→ **Objective**:
The data below needs to be returned exactly, line for line.

→ **Provided material**:
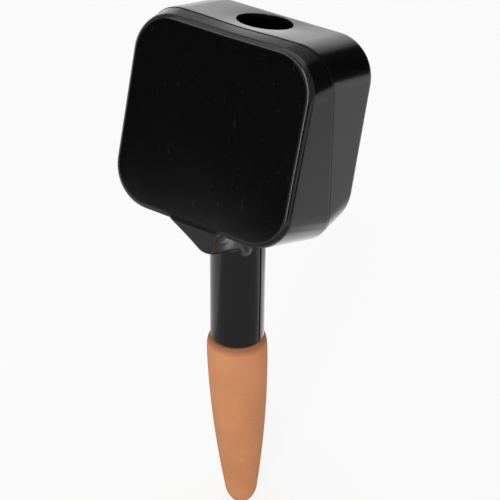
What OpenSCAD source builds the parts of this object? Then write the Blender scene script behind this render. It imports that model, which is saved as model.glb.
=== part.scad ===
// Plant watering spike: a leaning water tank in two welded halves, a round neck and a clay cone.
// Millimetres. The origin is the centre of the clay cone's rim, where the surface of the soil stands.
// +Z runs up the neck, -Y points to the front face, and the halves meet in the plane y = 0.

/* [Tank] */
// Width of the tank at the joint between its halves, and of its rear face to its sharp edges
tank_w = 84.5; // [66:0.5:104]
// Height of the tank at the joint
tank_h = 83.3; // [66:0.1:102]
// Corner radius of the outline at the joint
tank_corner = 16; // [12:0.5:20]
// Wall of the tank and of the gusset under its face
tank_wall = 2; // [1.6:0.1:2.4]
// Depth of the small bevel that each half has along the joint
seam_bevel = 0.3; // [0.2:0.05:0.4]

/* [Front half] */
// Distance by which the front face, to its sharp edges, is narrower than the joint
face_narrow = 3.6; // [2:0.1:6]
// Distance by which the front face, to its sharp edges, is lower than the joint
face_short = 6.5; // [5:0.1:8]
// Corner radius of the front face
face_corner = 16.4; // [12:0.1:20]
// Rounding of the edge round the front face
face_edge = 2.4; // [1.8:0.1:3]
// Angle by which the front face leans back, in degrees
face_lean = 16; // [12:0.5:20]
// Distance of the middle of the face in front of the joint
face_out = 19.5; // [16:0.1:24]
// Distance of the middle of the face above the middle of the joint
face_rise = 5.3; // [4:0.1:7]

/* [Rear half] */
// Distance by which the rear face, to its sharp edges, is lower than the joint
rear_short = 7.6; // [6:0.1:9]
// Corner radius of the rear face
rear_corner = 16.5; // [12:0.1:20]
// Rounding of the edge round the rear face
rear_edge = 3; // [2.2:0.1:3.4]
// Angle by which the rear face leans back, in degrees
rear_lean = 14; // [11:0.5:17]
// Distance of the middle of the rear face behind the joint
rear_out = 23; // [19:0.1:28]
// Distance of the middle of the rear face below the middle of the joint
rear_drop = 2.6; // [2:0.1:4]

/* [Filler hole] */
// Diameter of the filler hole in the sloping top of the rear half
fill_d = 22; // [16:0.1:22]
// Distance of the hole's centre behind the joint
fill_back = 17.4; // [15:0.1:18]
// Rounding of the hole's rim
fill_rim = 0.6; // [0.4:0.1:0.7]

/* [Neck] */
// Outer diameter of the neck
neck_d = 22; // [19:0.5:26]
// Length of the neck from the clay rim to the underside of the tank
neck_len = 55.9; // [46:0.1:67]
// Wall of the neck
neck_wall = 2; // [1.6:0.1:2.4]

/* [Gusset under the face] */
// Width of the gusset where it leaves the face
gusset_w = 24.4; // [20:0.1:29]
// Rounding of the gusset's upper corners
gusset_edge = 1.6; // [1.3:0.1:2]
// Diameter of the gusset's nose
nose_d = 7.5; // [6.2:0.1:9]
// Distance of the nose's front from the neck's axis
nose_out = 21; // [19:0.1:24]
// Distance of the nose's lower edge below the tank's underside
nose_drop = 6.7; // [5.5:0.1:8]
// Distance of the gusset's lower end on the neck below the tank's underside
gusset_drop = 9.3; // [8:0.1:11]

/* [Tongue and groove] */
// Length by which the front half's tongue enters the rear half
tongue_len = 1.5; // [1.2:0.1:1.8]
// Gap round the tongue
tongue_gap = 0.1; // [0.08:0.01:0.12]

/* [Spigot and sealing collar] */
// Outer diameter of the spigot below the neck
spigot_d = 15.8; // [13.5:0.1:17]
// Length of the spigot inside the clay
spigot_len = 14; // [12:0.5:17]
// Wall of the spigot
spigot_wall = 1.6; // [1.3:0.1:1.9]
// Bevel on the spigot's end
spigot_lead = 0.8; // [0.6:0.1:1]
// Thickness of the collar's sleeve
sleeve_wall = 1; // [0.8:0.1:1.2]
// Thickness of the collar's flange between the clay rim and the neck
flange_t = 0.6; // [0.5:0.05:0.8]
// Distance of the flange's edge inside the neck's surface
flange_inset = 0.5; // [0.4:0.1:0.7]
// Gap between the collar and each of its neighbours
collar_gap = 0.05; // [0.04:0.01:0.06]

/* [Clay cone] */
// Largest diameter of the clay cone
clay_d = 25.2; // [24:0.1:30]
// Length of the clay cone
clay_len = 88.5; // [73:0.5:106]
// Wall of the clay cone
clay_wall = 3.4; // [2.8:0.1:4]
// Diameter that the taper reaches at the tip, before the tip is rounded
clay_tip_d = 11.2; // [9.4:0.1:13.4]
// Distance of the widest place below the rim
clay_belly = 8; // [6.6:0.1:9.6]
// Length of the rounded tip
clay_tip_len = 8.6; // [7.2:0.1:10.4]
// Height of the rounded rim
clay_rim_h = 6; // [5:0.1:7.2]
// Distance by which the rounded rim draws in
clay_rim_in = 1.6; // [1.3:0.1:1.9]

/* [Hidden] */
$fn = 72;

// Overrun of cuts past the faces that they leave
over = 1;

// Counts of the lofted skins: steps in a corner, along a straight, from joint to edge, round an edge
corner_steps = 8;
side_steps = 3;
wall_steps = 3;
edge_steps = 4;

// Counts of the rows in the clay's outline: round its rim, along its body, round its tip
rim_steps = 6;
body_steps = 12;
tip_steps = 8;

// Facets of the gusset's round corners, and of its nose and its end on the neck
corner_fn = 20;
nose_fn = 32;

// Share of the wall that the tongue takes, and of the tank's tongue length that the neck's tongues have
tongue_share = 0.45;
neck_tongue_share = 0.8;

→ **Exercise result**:
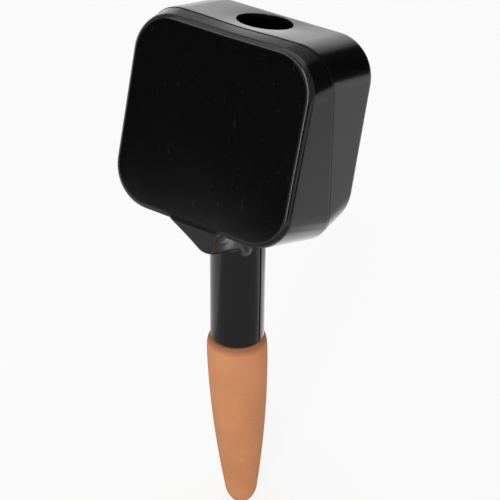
What OpenSCAD source builds the parts of this object? Then write the Blender scene script behind this render. It imports that model, which is saved as model.glb.
=== part.scad ===
// Plant watering spike: a leaning water tank in two welded halves, a round neck and a clay cone.
// Millimetres. The origin is the centre of the clay cone's rim, where the surface of the soil stands.
// +Z runs up the neck, -Y points to the front face, and the halves meet in the plane y = 0.

/* [Tank] */
// Width of the tank at the joint between its halves, and of its rear face to its sharp edges
tank_w = 84.5; // [66:0.5:104]
// Height of the tank at the joint
tank_h = 83.3; // [66:0.1:102]
// Corner radius of the outline at the joint
tank_corner = 16; // [12:0.5:20]
// Wall of the tank and of the gusset under its face
tank_wall = 2; // [1.6:0.1:2.4]
// Depth of the small bevel that each half has along the joint
seam_bevel = 0.3; // [0.2:0.05:0.4]

/* [Front half] */
// Distance by which the front face, to its sharp edges, is narrower than the joint
face_narrow = 3.6; // [2:0.1:6]
// Distance by which the front face, to its sharp edges, is lower than the joint
face_short = 6.5; // [5:0.1:8]
// Corner radius of the front face
face_corner = 16.4; // [12:0.1:20]
// Rounding of the edge round the front face
face_edge = 2.4; // [1.8:0.1:3]
// Angle by which the front face leans back, in degrees
face_lean = 16; // [12:0.5:20]
// Distance of the middle of the face in front of the joint
face_out = 19.5; // [16:0.1:24]
// Distance of the middle of the face above the middle of the joint
face_rise = 5.3; // [4:0.1:7]

/* [Rear half] */
// Distance by which the rear face, to its sharp edges, is lower than the joint
rear_short = 7.6; // [6:0.1:9]
// Corner radius of the rear face
rear_corner = 16.5; // [12:0.1:20]
// Rounding of the edge round the rear face
rear_edge = 3; // [2.2:0.1:3.4]
// Angle by which the rear face leans back, in degrees
rear_lean = 14; // [11:0.5:17]
// Distance of the middle of the rear face behind the joint
rear_out = 23; // [19:0.1:28]
// Distance of the middle of the rear face below the middle of the joint
rear_drop = 2.6; // [2:0.1:4]

/* [Filler hole] */
// Diameter of the filler hole in the sloping top of the rear half
fill_d = 22; // [16:0.1:22]
// Distance of the hole's centre behind the joint
fill_back = 17.4; // [15:0.1:18]
// Rounding of the hole's rim
fill_rim = 0.6; // [0.4:0.1:0.7]

/* [Neck] */
// Outer diameter of the neck
neck_d = 22; // [19:0.5:26]
// Length of the neck from the clay rim to the underside of the tank
neck_len = 55.9; // [46:0.1:67]
// Wall of the neck
neck_wall = 2; // [1.6:0.1:2.4]

/* [Gusset under the face] */
// Width of the gusset where it leaves the face
gusset_w = 24.4; // [20:0.1:29]
// Rounding of the gusset's upper corners
gusset_edge = 1.6; // [1.3:0.1:2]
// Diameter of the gusset's nose
nose_d = 7.5; // [6.2:0.1:9]
// Distance of the nose's front from the neck's axis
nose_out = 21; // [19:0.1:24]
// Distance of the nose's lower edge below the tank's underside
nose_drop = 6.7; // [5.5:0.1:8]
// Distance of the gusset's lower end on the neck below the tank's underside
gusset_drop = 9.3; // [8:0.1:11]

/* [Tongue and groove] */
// Length by which the front half's tongue enters the rear half
tongue_len = 1.5; // [1.2:0.1:1.8]
// Gap round the tongue
tongue_gap = 0.1; // [0.08:0.01:0.12]

/* [Spigot and sealing collar] */
// Outer diameter of the spigot below the neck
spigot_d = 15.8; // [13.5:0.1:17]
// Length of the spigot inside the clay
spigot_len = 14; // [12:0.5:17]
// Wall of the spigot
spigot_wall = 1.6; // [1.3:0.1:1.9]
// Bevel on the spigot's end
spigot_lead = 0.8; // [0.6:0.1:1]
// Thickness of the collar's sleeve
sleeve_wall = 1; // [0.8:0.1:1.2]
// Thickness of the collar's flange between the clay rim and the neck
flange_t = 0.6; // [0.5:0.05:0.8]
// Distance of the flange's edge inside the neck's surface
flange_inset = 0.5; // [0.4:0.1:0.7]
// Gap between the collar and each of its neighbours
collar_gap = 0.05; // [0.04:0.01:0.06]

/* [Clay cone] */
// Largest diameter of the clay cone
clay_d = 25.2; // [24:0.1:30]
// Length of the clay cone
clay_len = 88.5; // [73:0.5:106]
// Wall of the clay cone
clay_wall = 3.4; // [2.8:0.1:4]
// Diameter that the taper reaches at the tip, before the tip is rounded
clay_tip_d = 11.2; // [9.4:0.1:13.4]
// Distance of the widest place below the rim
clay_belly = 8; // [6.6:0.1:9.6]
// Length of the rounded tip
clay_tip_len = 8.6; // [7.2:0.1:10.4]
// Height of the rounded rim
clay_rim_h = 6; // [5:0.1:7.2]
// Distance by which the rounded rim draws in
clay_rim_in = 1.6; // [1.3:0.1:1.9]

/* [Hidden] */
$fn = 72;

// Overrun of cuts past the faces that they leave
over = 1;

// Counts of the lofted skins: steps in a corner, along a straight, from joint to edge, round an edge
corner_steps = 8;
side_steps = 3;
wall_steps = 3;
edge_steps = 4;

// Counts of the rows in the clay's outline: round its rim, along its body, round its tip
rim_steps = 6;
body_steps = 12;
tip_steps = 8;

// Facets of the gusset's round corners, and of its nose and its end on the neck
corner_fn = 20;
nose_fn = 32;

// Share of the wall that the tongue takes, and of the tank's tongue length that the neck's tongues have
tongue_share = 0.45;
neck_tongue_share = 0.8;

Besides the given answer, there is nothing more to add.